When you have a heavy-duty setup like the Gxmmat X6 Power Rack Weight Bench Package, you have the stability to actually push those limits safely. Having that physical logbook sitting on the spotting arm serves as a constant reminder of what you need to do to progress. You aren't competing against a leaderboard of strangers; you're competing against the ink on the page.
Stop Tracking Junk Volume on Shiny Machines
A simple paper tracker naturally pushes you toward big, meaningful movements. It’s satisfying to write down 'Deadlift' and '315 lbs.' It is significantly less satisfying to write down 'Cable Tricep Kickback' for the 4th variation of the day. If it’s not worth the ink to write it down, it might not be worth the effort to do it.
I recommend Choosing The Best Strength And Weight Training Equipment For Your Goals based on what you can actually track and improve over time. A solid Gxmmat Adjustable Weight Bench allows you to hit incline, flat, and seated presses—all of which are 'log-worthy' compound lifts that build real-world strength.
When you stop chasing 'the pump' on fifteen different machines and start chasing numbers on a worksheet, your physique changes faster. The paper doesn't lie, and it doesn't care about your 'mind-muscle connection' if the weight on the bar hasn't moved in three months.
How to Build Your Own Tracker in 60 Seconds
Don't buy a pre-printed fitness journal. They are usually overpriced and filled with pages you won't use. Go to the drugstore and buy a $2 composition notebook. Use a ruler (or the edge of a weight plate) to draw your columns.

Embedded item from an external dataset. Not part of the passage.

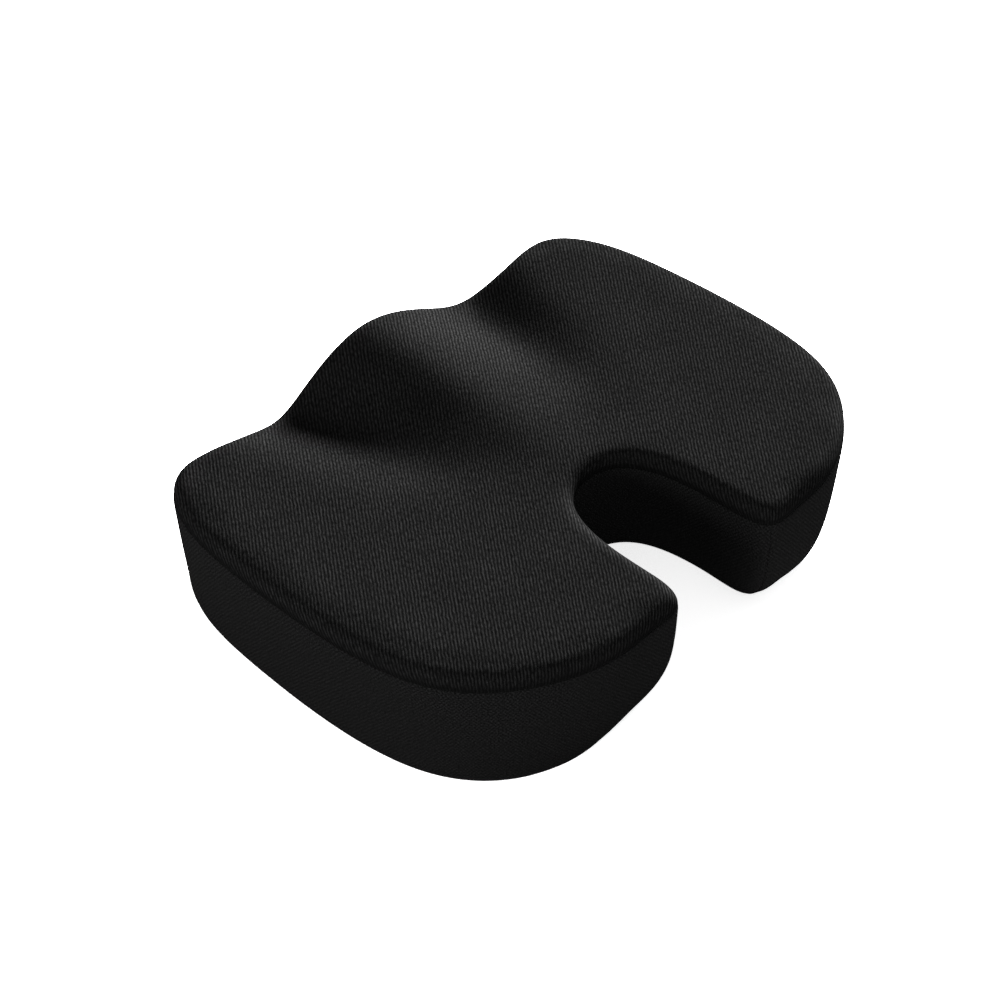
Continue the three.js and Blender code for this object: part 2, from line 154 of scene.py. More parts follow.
def outline(t, fall, inset):
    """Points of the wall at outline parameters t: fall is 0 at the top seam and 1 at the foot."""
    t, fall, inset = np.broadcast_arrays(np.asarray(t, float) % SPANS, fall, inset)
    span = np.floor(t).astype(int)
    u = t - span
    weights = [  # of a uniform cubic B-spline
        (1 - u) ** 3 / 6,
        (3 * u ** 3 - 6 * u ** 2 + 4) / 6,
        (-3 * u ** 3 + 3 * u ** 2 + 3 * u + 1) / 6,
        u ** 3 / 6,
    ]
    points = np.zeros((len(t), 2))
    for k, weight in enumerate(weights):
        i = (span + k - 1) % SPANS
        share = blend_share(np.minimum(i, SPANS - i), fall)[:, None]
        corner = SEAM_LOOP[i] * (1 - share) + FOOT_LOOP[i] * share
        corner = corner - inset[:, None] * (SEAM_MITRES[i] * (1 - share) + FOOT_MITRES[i] * share)
        points += weight[:, None] * corner
    points[:, 1] += CENTRE_SHIFT_Y
    return points


FRONT_Y = min(y for _, y in SEAM_OUTLINE) + CENTRE_SHIFT_Y
REAR_Y = max(y for _, y in SEAM_OUTLINE) + CENTRE_SHIFT_Y


def fade(y, start):
    """0 behind start, rising smoothly to 1 at the front edge."""
    share = np.clip((start - y) / (start - FRONT_Y), 0, 1)
    return share * share * (3 - 2 * share)


def narrowing(y):
    """Widths of the ridge and the hollows at y, as a share of those at the front edge."""
    end = NARROWING_END_Y + CENTRE_SHIFT_Y
    return 1 - (1 - NARROWING) * np.clip((y - FRONT_Y) / (end - FRONT_Y), 0, 1)


def seat_height(x, y):
    forward = np.clip((REAR_Y - y) / (REAR_Y - FRONT_Y), 0, 1)
    across = np.abs(x) / narrowing(y)
    pommel = np.exp(-((across / POMMEL_HALF_WIDTH) ** POMMEL_SHAPE))
    trough = np.exp(-(((across - TROUGH_X) / TROUGH_HALF_WIDTH) ** 2))
    return (REAR_HEIGHT - FRONT_DROP * forward
            + POMMEL_RISE * pommel * fade(y, POMMEL_REACH_Y + CENTRE_SHIFT_Y)
            - TROUGH_DEPTH * trough * fade(y, TROUGH_REACH_Y + CENTRE_SHIFT_Y))


def border_height(t):
    xy = outline(t, 0.0, TOP_EDGE_RADIUS)
    return seat_height(xy[:, 0], xy[:, 1])


def seam_height(t):
    return border_height(t) - TOP_EDGE_RADIUS


# ---- Stations: points round the outline, evenly spaced between the upright seams ----
def length_along(path):
    """The distance from the first point of a path to each of its points."""
    return np.concatenate([[0], np.cumsum(np.linalg.norm(np.diff(path, axis=0), axis=1))])


def spread(length, step):
    """Distances along a run between two seams: the start, then evenly spaced from land to land."""
    inner = length - 2 * SEAM_LAND
    count = max(1, round(inner / step))
    return np.concatenate([[0], SEAM_LAND + np.arange(count + 1) / count * inner])


def even_stations(step):
    """Outline parameters of the stations, and the index of the station at each upright seam."""
    seams = [-FRONT_SPLIT, FRONT_SPLIT, MOUTH_SPLIT, SPANS - MOUTH_SPLIT, SPANS - FRONT_SPLIT]
    stations, marks = [], []
    for start, end in zip(seams, seams[1:]):
        fine = np.linspace(start, end, RUN_SAMPLES)
        run = length_along(outline(fine, 0.5, 0.0))
        marks.append(len(stations))
        stations += list(np.interp(spread(run[-1], step), run, fine))
    return np.array(stations), marks


STATIONS, MARKS = even_stations(PANEL_STEP)
COUNT = len(STATIONS)
TOP_SEAM = seam_height(STATIONS)


def top_ring(depth, turn):
    radius = TOP_EDGE_RADIUS - depth
    xy = outline(STATIONS, 0.0, TOP_EDGE_RADIUS - radius * math.sin(turn))
    z = border_height(STATIONS) - TOP_EDGE_RADIUS + radius * math.cos(turn)
    return np.column_stack([xy, z])


def foot_ring(depth, turn):
    radius = FOOT_EDGE_RADIUS - depth
    xy = outline(STATIONS, 1.0, FOOT_EDGE_RADIUS - radius * math.cos(turn))
    z = np.full(COUNT, FOOT_EDGE_RADIUS - radius * math.sin(turn))
    return np.column_stack([xy, z])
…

Write the date at the top. List your 4-6 main movements. Leave enough space to write your sets clearly. At the end of the month, you’ll have a physical record of your hard work that you can flip through. There is nothing more motivating than seeing 20 pages of increased numbers staring back at you.
Personal Experience: The Spreadsheet Failure
A few years back, I built a massive Google Sheet to track my training. It had automated graphs and estimated 1RMs. I spent more time checking my phone to see if the formulas were working than I did focusing on my bracing. My strength plateaued for six months. I switched back to a notebook, left the phone in the house, and added 40 lbs to my total in eight weeks. The lack of distraction was the only variable that changed.
FAQ
Do I need to track warm-up sets?
Generally, no. Only track your 'working sets'—the ones that actually challenge you. Warm-ups are just to get the joints moving and the nervous system ready. Writing them down just clutters the page.
What if I miss a rep?
Write it down exactly as it happened. If you aimed for 5 and got 4, write '4.' Then, in the notes, write why. Did you lose your balance? Was your sleep bad? That data is more valuable than a successful set.
Should I use a pen or a pencil?
Use a pen. Pencils smudge when they get hit with sweat or chalk. Use a bold ink that you can read even when your eyes are blurry after a heavy set of lunges.